Dividend Investing Is A Slow Shift From Being A Worker To Being An Owner

I just finished reading this article by Bill McClellan of the St. Louis Post-Dispatch that discussed how a teacher with over 27 years of teaching experience in the Kirkwood area of Missouri lost her job. The interesting thing about the story is that the archdiocese decided to get rid of her, even though she didn’t seem to do much of anything wrong. She was told that “she lost her passion” and would not be retained.

Although this is just one small story, I think it serves as a microcosm of the changing nature of the informal social contract in American society. One of the reasons why some people look back upon the 1950s, 1960s, 1970s, 1980s, and 1990s with fondness is because it represented an American economic era in which you could put together a good life for yourself if you had a strong work ethic, showed up, and didn’t screw things up.

Now, there are two main shifts taking place in the American economy that are causing growing pains:

(1) The notion of employment without possessing specialized skills will become increasingly scarce. It is going to be increasingly difficult to maintain a job that you can keep while being “on autopilot” for three or four decades. Even Procter & Gamble and Pepsi are slashing jobs in the United States. The ability to automate processes thanks to technology and the desire to satisfy shareholders is going to put substantial pressure on the ability of individuals to find cushy $50,000-$80,000 jobs with benefits that do not require you to be on the top of your game. If you have an employer, the “what have you done for me lately?” mentality is going to become more and more likely to pervade the workplace. This, by the way, is why I advocate dividend investing with surplus capital: it allows you to become a part-owner of a company and frees you from having to answer to an employer. The CEO of Coca-Cola isn’t going to take your 100 shares of Coca-Cola and say, “You’re fired because you don’t fit in with company culture” because he works for you the shareholder.

(2) The middle-men are being cut. This was prophesized by Peter Drucker two generations ago. He argued that technological innovation in America was going to wipe out the middlemen in the economy and allow the producers of goods to reap outsized profits going forward.

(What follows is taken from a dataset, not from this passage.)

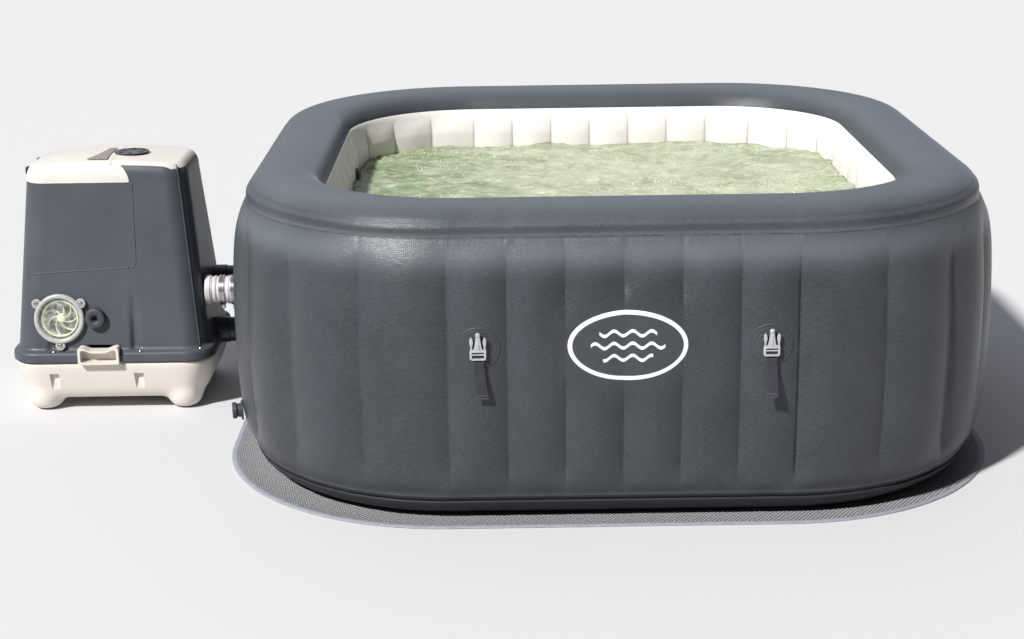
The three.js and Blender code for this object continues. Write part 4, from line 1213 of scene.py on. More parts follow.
lid_front_outline = wrap_outline(0.0)
lid_wrap = prism(lid_front_outline, -0.30, LID_FRONT, "Y")
lid_room = prism([(-0.30, LID_BOTTOM - GAP), (LID_RIGHT + GAP, LID_BOTTOM - GAP), (LID_RIGHT + GAP, 0.70),
                  (-0.30, 0.70)], -0.30, 0.30, "Y")
wrap_room = prism(wrap_outline(GAP), -0.30, LID_FRONT + GAP, "Y")
lid_zone = combined("lid_zone", lid_main, [("UNION", lid_wrap)], None)
lid_cut = combined("lid_cut", lid_room, [("UNION", wrap_room)], None)
cap_plan = rounded_box(LID_RIGHT + GAP, 0.30, LID_FRONT + GAP, 0.30, (0.004, 0, 0, 0))
cap_zone = prism(cap_plan, CAP_BOTTOM, 0.70, "Z")
cap_cut = prism(rounded_box(LID_RIGHT - 0.002, 0.30, LID_FRONT, 0.30, (0.004, 0, 0, 0)),
                CAP_BOTTOM - GAP, 0.70, "Z")
PANEL_X, PANEL_Y = 0.052, 0.003
panel_bore = prism(circle(PANEL_X, PANEL_Y, 0.040), 0.6, 0.7, "Z")


def front_y(z):
    """y of the cover's leaning front face at a height, in the pump's own frame."""
    return COVER_LEVELS[7, 2] + (z - COVER_LEVELS[7, 0]) * FRONT_LEAN


def on_front(x, z, out=0.0):
    """Places a shape made round +Z so that it points out of the leaning front face."""
    lean = math.pi / 2 - math.atan(FRONT_LEAN)
    return (Matrix.Translation(PUMP + Vector((x, front_y(z), z))) @ Matrix.Rotation(lean, 4, "X")
            @ Matrix.Translation((0, 0, out)))


def solid_from(mesh, placing):
    mesh.transform(placing)
    made = bpy.data.objects.new("cutter", mesh)
    scene.collection.objects.link(made)
    return made


STRAINER = (-0.128, 0.252)
KNOB = (-0.035, 0.252)
strainer_bore = solid_from(turned_mesh([(0.0506, -0.05), (0.0506, 0.05)], 72), on_front(*STRAINER))
handle_low, handle_high = (Vector(corner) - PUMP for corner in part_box("carry_handle"))
handle_room = prism([(handle_low.x - GAP, 0.10), (handle_high.x + GAP, 0.10),
                     (handle_high.x + GAP, handle_high.z + GAP), (handle_low.x - GAP, handle_high.z + GAP)],
                    -0.30, -0.15, "Y")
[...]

We’re starting to see that play out in the American economy in a significant way. Let’s pretend for a second that you are a video game designer. If this was the 1980s, you’d have to get a job with a company like Nintendo. You would have to buy software and platforms to design your video game. Nintendo would have to hire an advertising company to put out the word for your game when it was going to get released. You’d have to pay someone to make the disc for your game. You’d have to pay someone to box your game and put a seal on it. You’d have to hire a truck driving company to deliver your game to stores. You’d have to pay Wal-Mart and other big retailers a slice of the profits to sell your product.

An entire little economy was able to thrive off of the goods that you produced. Those days are gone—now, you can just design a game, slap a $0.99 or $4.99 price tag on it, upload it through a game platform like Apple, and collect most of the profits yourself. This shift is great for the producer, but terrible for the man in the middle.

If you do not like being financially dependent upon the whims of an employer, you have two options, both of which involve become a business owner of some sorts. The first option is to actually take ownership of a business yourself. Run the local pizzeria. Buy a bowling alley. Pick up a car wash. And so on.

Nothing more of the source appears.